The therapy angle (a genuinely interesting complication)
A wrinkle the script toys with is confidentiality:
Nicholson’s wife Margaret is a psychiatrist, and Neil is connected to therapy
sessions. It’s one of those ideas that feels like it could power an entire
episode on its own — a character who knows too much but can’t say why. Here, it
mostly adds tension and motivates behavior, but it’s still a neat concept in
the middle of all the sci‑fi window dressing.
Columbo’s ‘mean’ move, and why it works
Late in the game, Columbo does something he doesn’t always
do: he plays hardball. He effectively corners Cahill by framing Neil — not
because Columbo truly wants the son, but because he knows the father can’t
tolerate that outcome.
It’s ruthless, and it’s also perfectly calibrated. Cahill
has spent the whole episode trying to manage and protect Neil. So Columbo uses
that relationship as leverage: confess or let your son take the fall. And
Cahill chooses love over pride.
That final smoke
The closing scene — Columbo and Cahill sharing a cigar after the confession — is quietly effective. It doesn’t absolve Cahill, but it does humanize him. The great irony is that the moment Cahill finally acts like a father, it’s after he’s destroyed everything he was trying to protect.
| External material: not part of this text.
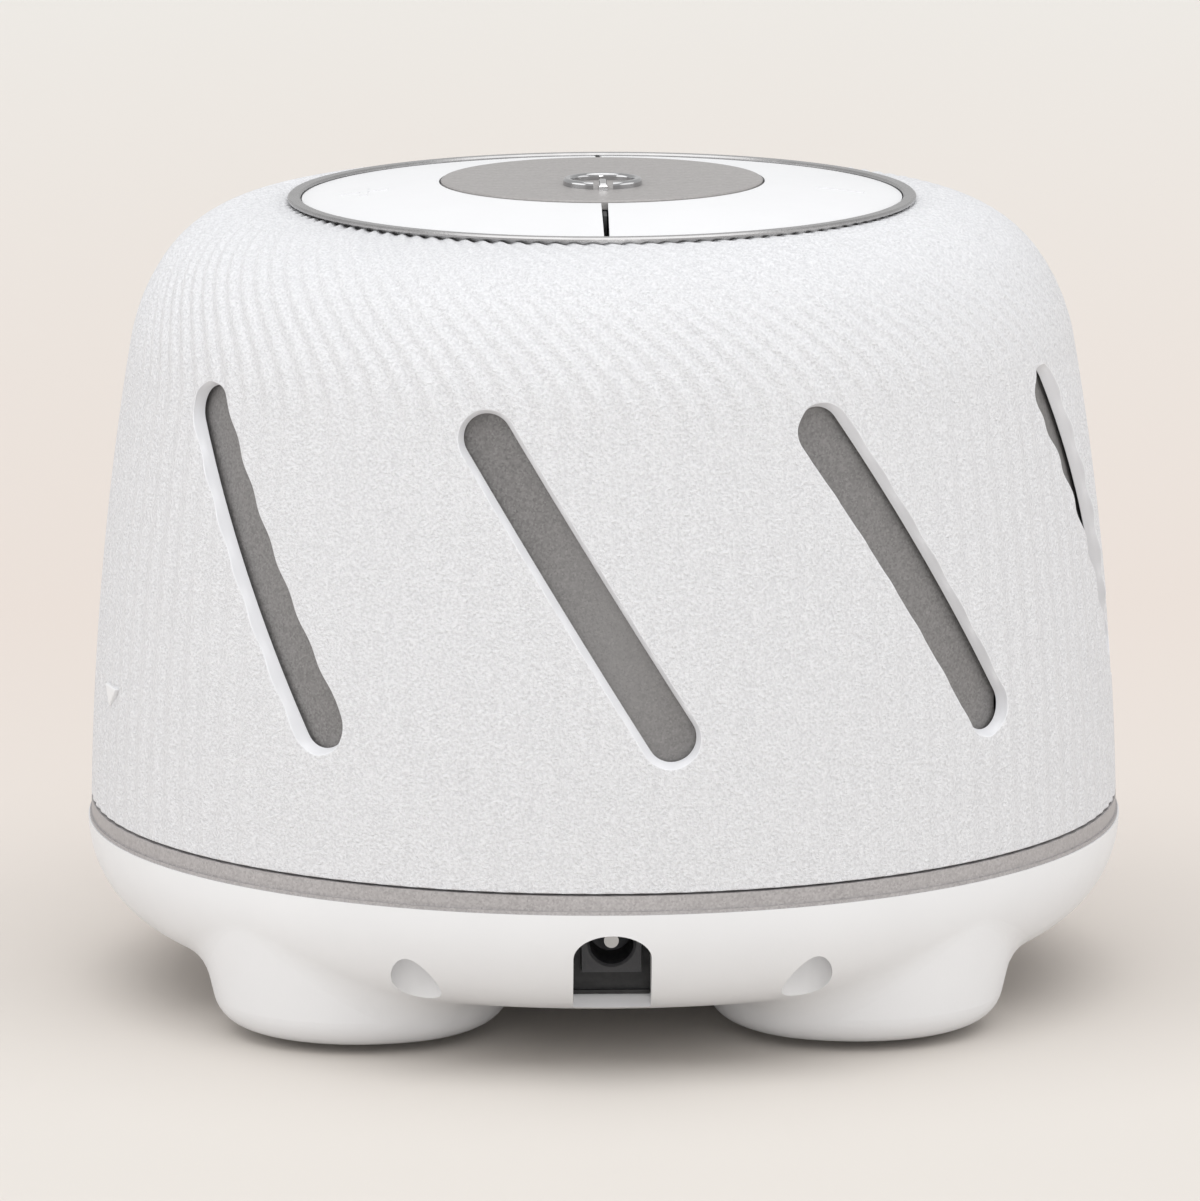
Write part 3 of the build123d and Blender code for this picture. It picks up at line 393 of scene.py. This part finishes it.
def build_dome():
    """The whole fluted dome: a sector's mesh turned to each place, and the seams joined."""
    slotted, unslotted = build_sector(True), build_sector(False)
    verts, faces, grain = [], [], []
    for k in range(slot_count):
        azimuth = slot_azimuth + k * SECTOR
        patch = unslotted if over_pointer(azimuth) else slotted
        turn = Matrix.Rotation(math.radians(azimuth), 4, "Z")
        base = len(verts)
        verts += [turn @ vert for vert in patch.verts]
        faces += [tuple(base + v for v in face) for face in patch.faces]
        grain += patch.grain
    dome = add_mesh("fluted_dome", verts, faces)
    layer = dome.data.attributes.new("grain", "FLOAT", "POINT")
    layer.data.foreach_set("value", grain)
    weld(dome.data)
    smooth(dome.data)
    return dome


def weld(mesh):
    """Joins vertices that coincide, and turns the faces outwards."""
    work = bmesh.new()
    work.from_mesh(mesh)
    bmesh.ops.remove_doubles(work, verts=work.verts, dist=weld_distance * MM)
    bmesh.ops.recalc_face_normals(work, faces=work.faces)
    work.to_mesh(mesh)
    work.free()


def smooth(mesh):
    """Smooth shading, but for the sharp edges."""
    mesh.shade_smooth()
    mesh.set_sharp_from_angle(angle=math.radians(sharp_angle))


def build_pointer():
    """The small smooth triangle near the dome's foot, pointing down."""
    half = pointer_height / 2
    across = math.degrees(pointer_width / 2 / dome_foot_radius)
    middle = along_at(pointer_middle)
    corners = [(-across, half), (across, half), (0.0, -half)]
    verts = []
    for inset in (-pointer_relief, flute_depth + pointer_sink):
        for azimuth, rise in corners:
            verts.append(place(pointer_azimuth + azimuth, middle + rise, inset))
    faces = [(0, 1, 2), (0, 3, 4, 1), (1, 4, 5, 2), (2, 5, 3, 0), (5, 4, 3)]
    pointer = add_mesh("pointer", verts, faces)
    weld(pointer.data)
    bevel = pointer.modifiers.new("rounded", "BEVEL")
    bevel.width = pointer_rounding * MM
    bevel.segments = rounding_steps
    smooth(pointer.data)
    return pointer


# ------------------------------------------------------------------- materials
NOISE_RANGE = (0.3, 0.7)       # most of a noise's values lie between these
WAVE_RADIANS = 20.0            # of a wave texture, for each unit of its scaled place


class Finish:
    """A material and its nodes. Sizes are in millimetres."""

    def __init__(self, name, **values):
        self.material = bpy.data.materials.new(name)
        self.material.use_nodes = True
        self.nodes = self.material.node_tree.nodes
        self.links = self.material.node_tree.links
        self.shader = self.nodes["Principled BSDF"]
        self.coords = self.nodes.new("ShaderNodeTexCoord")
        for socket, value in values.items():
            self.shader.inputs[socket.replace("_", " ")].default_value = value

    def textured(self, kind, scale):
        """A texture node that follows the object."""
        node = self.nodes.new(kind)
        node.inputs["Scale"].default_value = scale
        self.links.new(self.coords.outputs["Object"], node.inputs["Vector"])
        return node

    def noise(self, size, detail=2.0, rough=0.5):
        """Noise whose blotches are about this size."""
        node = self.textured("ShaderNodeTexNoise", 1 / (size * MM))
        node.inputs["Detail"].default_value = detail
        node.inputs["Roughness"].default_value = rough
        return node.outputs["Fac"]

    def cells(self, size):
        """Random values, one for each grain of this size."""
        return self.textured("ShaderNodeTexVoronoi", 1 / (size * MM)).outputs["Color"]

    def bands(self, direction, radian):
        """Waves along a direction, with the length of one radian."""
        node = self.textured("ShaderNodeTexWave", 1 / (radian * MM) / WAVE_RADIANS)
        node.bands_direction = direction
        return node.outputs["Fac"]

    def ramp(self, value, stops):
        """The colour that a value has between stops of (value, colour)."""
        node = self.nodes.new("ShaderNodeValToRGB")
        ends = node.color_ramp.elements
        while len(ends) < len(stops):
            ends.new(0.5)
        for end, (position, colour) in zip(ends, stops):
            end.position = position
            end.color = (*colour, 1.0)
        self.links.new(value, node.inputs["Fac"])
        return node.outputs["Color"]

    def between(self, value, low, high, ends=NOISE_RANGE):
        """The colour between two, as a value goes from one end to the other."""
        return self.ramp(value, list(zip(ends, (low, high))))

    def mix(self, share, low, high):
        """The colour between a fixed one and another, by a share from 0 to 1."""
        node = self.nodes.new("ShaderNodeMix")
        node.data_type = "RGBA"
        colours = [socket for socket in node.inputs if socket.type == "RGBA"]
        self.links.new(share, node.inputs["Factor"])
        colours[0].default_value = (*low, 1.0)
        self.links.new(high, colours[1])
        return [socket for socket in node.outputs if socket.type == "RGBA"][0]

    def combine(self, operation, a, b):
        """A sum, product or the like of two values, either of which can be a number."""
        node = self.nodes.new("ShaderNodeMath")
        node.operation = operation
        for socket, value in zip(node.inputs, (a, b)):
            if isinstance(value, (int, float)):
                socket.default_value = value
            else:
                self.links.new(value, socket)
        return node.outputs["Value"]

    def attribute(self, name):
        node = self.nodes.new("ShaderNodeAttribute")
        node.attribute_name = name
        return node.outputs["Fac"]

    def colour(self, source):
        self.links.new(source, self.shader.inputs["Base Color"])

    def roughness(self, value, low, high, ends=NOISE_RANGE):
        """Roughness between two, as a value goes from one end to the other."""
        source = self.between(value, (low,) * 3, (high,) * 3, ends)
        self.links.new(source, self.shader.inputs["Roughness"])

    def bump(self, height, depth, share=None):
        """Relief of a depth, where a share can fade it out."""
        node = self.nodes.new("ShaderNodeBump")
        node.inputs["Distance"].default_value = depth * MM
        node.inputs["Strength"].default_value = 1.0
        if share is not None:
            self.links.new(share, node.inputs["Strength"])
        self.links.new(height, node.inputs["Height"])
        self.links.new(node.outputs["Normal"], self.shader.inputs["Normal"])


def shades(tone, spread):
    """A darker and a lighter shade of a tone."""
    return [tuple(min(1.0, part * (1 + side * spread)) for part in tone) for side in (-1, 1)]


def grained_white():
    """Satin white plastic with a fine leathery grain, smooth where the mould is polished. Where
    grained, painted shade makes the colour darker on the whole and darker still in the grain's
    hollows.
    """
    f = Finish("grained_white_plastic", Specular_IOR_Level=0.4, Subsurface_Weight=0.05,
               Subsurface_Radius=(0.002, 0.002, 0.002))
    grain = f.noise(0.42, detail=3.0, rough=0.6)
    share = f.attribute("grain")
    # painted shade: the grained white is darker than the polished one, and darkest where the
    # grain's relief is low
    grain_hollow_shade = f.between(grain, (0.655, 0.658, 0.677), (0.795, 0.799, 0.820), ends=(0.36, 0.64))
    f.colour(f.mix(share, (0.770, 0.775, 0.800), grain_hollow_shade))
    f.roughness(f.noise(2.0), 0.44, 0.52)
    f.bump(grain, 0.40, share=share)
    return f.material


def smooth_white():
    """The same plastic from a polished mould."""
    f = Finish("smooth_white_plastic", Specular_IOR_Level=0.45)
    f.colour(f.between(f.noise(18.0, detail=3.0), (0.750, 0.753, 0.765), (0.770, 0.773, 0.785)))
    f.roughness(f.noise(3.0), 0.34, 0.42)
    f.bump(f.noise(0.4), 0.012)
    return f.material


def metallic_grey(name, tone, sparkle):
    """Grey plastic with fine metallic flake."""
    f = Finish(name, Metallic=0.25, Specular_IOR_Level=0.4)
    flakes = f.cells(0.28)
    blotches = f.noise(0.6, detail=3.0)
    mottle = f.combine("ADD", f.combine("MULTIPLY", flakes, 0.6),
                       f.combine("MULTIPLY", blotches, 0.4))
    f.colour(f.between(mottle, *shades(tone, sparkle), ends=(0.15, 0.85)))
    f.roughness(flakes, 0.38, 0.55, ends=(0.2, 0.8))
    f.bump(f.noise(0.3), 0.03)
    return f.material


def plain(name, tone, roughness, metallic=0.0, size=1.0, relief=0.02):
    """A moulded or machined surface with slight unevenness in its colour and gloss."""
    f = Finish(name, Metallic=metallic)
    f.colour(f.between(f.noise(size * 4, detail=3.0), *shades(tone, 0.08)))
    f.roughness(f.noise(size), roughness * 0.9, min(1.0, roughness * 1.1))
    f.bump(f.noise(size * 0.5), relief)
    return f.material


def ferrous(name, tone, roughness):
    """A machined metal surface."""
    return plain(name, tone, roughness, metallic=1.0, size=0.8, relief=0.01)


def woven_disc():
    """The grey disc: satin plastic moulded with a fine square mesh."""
    f = Finish("grey_disc_plastic", Metallic=0.15, Specular_IOR_Level=0.4)
    f.colour(f.between(f.cells(0.3), (0.305, 0.292, 0.286), (0.365, 0.350, 0.343), ends=(0.1, 0.9)))
    f.roughness(f.noise(1.0), 0.42, 0.5)
    f.bump(f.combine("MINIMUM", f.bands("X", 0.45), f.bands("Y", 0.45)), 0.04)
    return f.material


def chrome():
    """Polished trim, a little darker than silver."""
    f = Finish("chrome_trim", Metallic=1.0)
    f.colour(f.between(f.noise(4.0), (0.42, 0.42, 0.425), (0.47, 0.47, 0.475)))
    f.roughness(f.noise(1.0), 0.08, 0.14)
    return f.material


FINISHES = {                   # by the material slots of the record
    "white_plastic": smooth_white(),
    "grey_metallic_plastic": metallic_grey("grey_metallic_plastic", (0.395, 0.378, 0.378), 0.22),
    "grey_disc_plastic": woven_disc(),
    "black_plastic": plain("black_plastic", (0.018, 0.018, 0.020), 0.45),
    "inner_plastic": plain("inner_plastic", (0.05, 0.05, 0.052), 0.5),
    "chrome_trim": chrome(),
    "rubber": plain("rubber", (0.035, 0.035, 0.036), 0.8, relief=0.05),
    "steel": ferrous("steel", (0.55, 0.55, 0.57), 0.32),
    "bronze": ferrous("bronze", (0.55, 0.38, 0.20), 0.45),
    "ferrite": plain("ferrite", (0.06, 0.06, 0.065), 0.6),
    "laminated_iron": ferrous("laminated_iron", (0.32, 0.30, 0.28), 0.5),
    "circuit_board": plain("circuit_board", (0.02, 0.16, 0.07), 0.3),
    "lead_sheath": plain("lead_sheath", (0.03, 0.03, 0.03), 0.5),
}

NODE_FINISHES = {              # of nodes that look different from their slot
    # painted shade: the band's metallic grey at about half its lightness, for the shade inside the
    # slots
    "tone_sleeve": metallic_grey("sleeve_grey_painted_shade", (0.195, 0.189, 0.187), 0.32),
    "trim_ring": ferrous("satin_trim", (0.40, 0.395, 0.395), 0.28),
    # partly painted shade: black plastic, made darker than the other black parts for the shade deep
    # in the notch
    "inlet_plate": plain("inlet_black_and_shade", (0.006, 0.006, 0.007), 0.6),
    "dc_jack": plain("socket_black", (0.030, 0.030, 0.033), 0.55, size=0.6, relief=0.04),
}


def dress_nodes():
    """Each node takes its own finish, or the one of its slot in the record."""
    for part in frame["record"]["subparts"]:
        node = frame["nodes"][part["node"]]
        finish = NODE_FINISHES.get(part["node"], FINISHES[part["material_slot"]])
        node.data.materials.clear()
        node.data.materials.append(finish)


def dress_dome():
    """The fluted dome takes the place of the plain one, and the pointer rides on it."""
    dome = build_dome()
    dome.data.materials.append(grained_white())
    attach(dome, "dome")
    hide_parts("dome_shell")
    pointer = build_pointer()
    pointer.data.materials.append(FINISHES["white_plastic"])
    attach(pointer, "dome")


# ------------------------------------------------------- floor, light, camera
def direction(azimuth, elevation):
    """The unit vector towards an azimuth and an elevation in degrees."""
    turn, rise = math.radians(azimuth), math.radians(elevation)
    return Vector((math.sin(turn) * math.cos(rise), -math.cos(turn) * math.cos(rise),
                   math.sin(rise)))


def floor_finish():
    """Pale matte board, a little pinker behind the object than before it."""
    f = Finish("floor", Roughness=0.8, Specular_IOR_Level=0.2)
    split = f.nodes.new("ShaderNodeSeparateXYZ")
    f.links.new(f.coords.outputs["Object"], split.inputs["Vector"])
    past_near = f.combine("ADD", split.outputs["Y"], floor_near)
    share = f.combine("MULTIPLY", past_near, 1 / (floor_near + floor_far))
    f.colour(f.ramp(share, floor_colours))
    return f.material


def build_floor():
    signs = ((-1, -1), (1, -1), (1, 1), (-1, 1))
    corners = [(floor_half * x, floor_half * y, 0.0) for x, y in signs]
    floor = add_mesh("floor", corners, [(0, 1, 2, 3)])
    floor.data.materials.append(floor_finish())


def sun(name, azimuth, elevation, strength, spread):
    """A wide soft light from a direction, spread being the angle that it fills, in degrees."""
    light = bpy.data.lights.new(name, "SUN")
    light.energy = strength
    light.angle = math.radians(spread)
    lamp = bpy.data.objects.new(name, light)
    lamp.rotation_euler = direction(azimuth, elevation).to_track_quat("Z", "Y").to_euler()
    bpy.context.scene.collection.objects.link(lamp)


def build_light():
    """Even light from all round, and a few wide suns."""
    world = bpy.data.worlds.new("studio")
    world.use_nodes = True
    background = world.node_tree.nodes["Background"]
    background.inputs["Color"].default_value = (1.0, 1.0, 1.0, 1.0)
    background.inputs["Strength"].default_value = world_strength
    bpy.context.scene.world = world
    for values in suns:
        sun(*values)


def build_camera():
    """The camera, which looks at the target from the rear and a little above."""
    back = direction(camera_azimuth, camera_elevation)
    azimuth = math.radians(camera_azimuth)
    right = Vector((math.cos(azimuth), math.sin(azimuth), 0.0))
    target = (Vector((0, 0, target_height)) + right * target_sideways) * MM
    camera = bpy.data.cameras.new("camera")
    camera.lens = camera_lens
    camera.sensor_fit = "VERTICAL"
    camera.sensor_height = camera_sensor
    camera.clip_end = camera_reach
    rig = bpy.data.objects.new("camera", camera)
    turn = back.to_track_quat("Z", "Y").to_matrix().to_4x4()
    roll = Matrix.Rotation(math.radians(-camera_roll), 4, "Z")
    rig.matrix_world = Matrix.Translation(target + back * camera_distance * MM) @ turn @ roll
    bpy.context.scene.collection.objects.link(rig)
    bpy.context.scene.camera = rig


bpy.context.scene.view_settings.view_transform = "Standard"
dress_nodes()
dress_dome()
build_floor()
build_light()
build_camera()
Locations: the Muirfield driveway
If you’re the kind of fan who likes to match the show to real Los Angeles geography, David Koenig identifies Howard Nicholson’s home as 165 S. Muirfield Rd. in Los Angeles. The view is limited from the street, but it’s the same slanted look the episode uses to introduce the house. As always: it’s a private residence, in fact, it's currently the residence of the Counsel General of Canada, so look respectfully from public space and keep moving.
Just a few more things…
- The episode’s tech has dated like milk, but that’s also part of the charm: it’s a time capsule of what ‘the future’ looked like in 1974.
- I'm not sure why Cahill had to look at an index card to find the "Finch" file in an alphabetically organized drawer. Especially when it seems to have been clearly placed fairly close to the front.
- Falk’s scenes with the boy genius are a gift. Columbo is at his best when he’s patient with people who *aren’t* trying to outsmart him.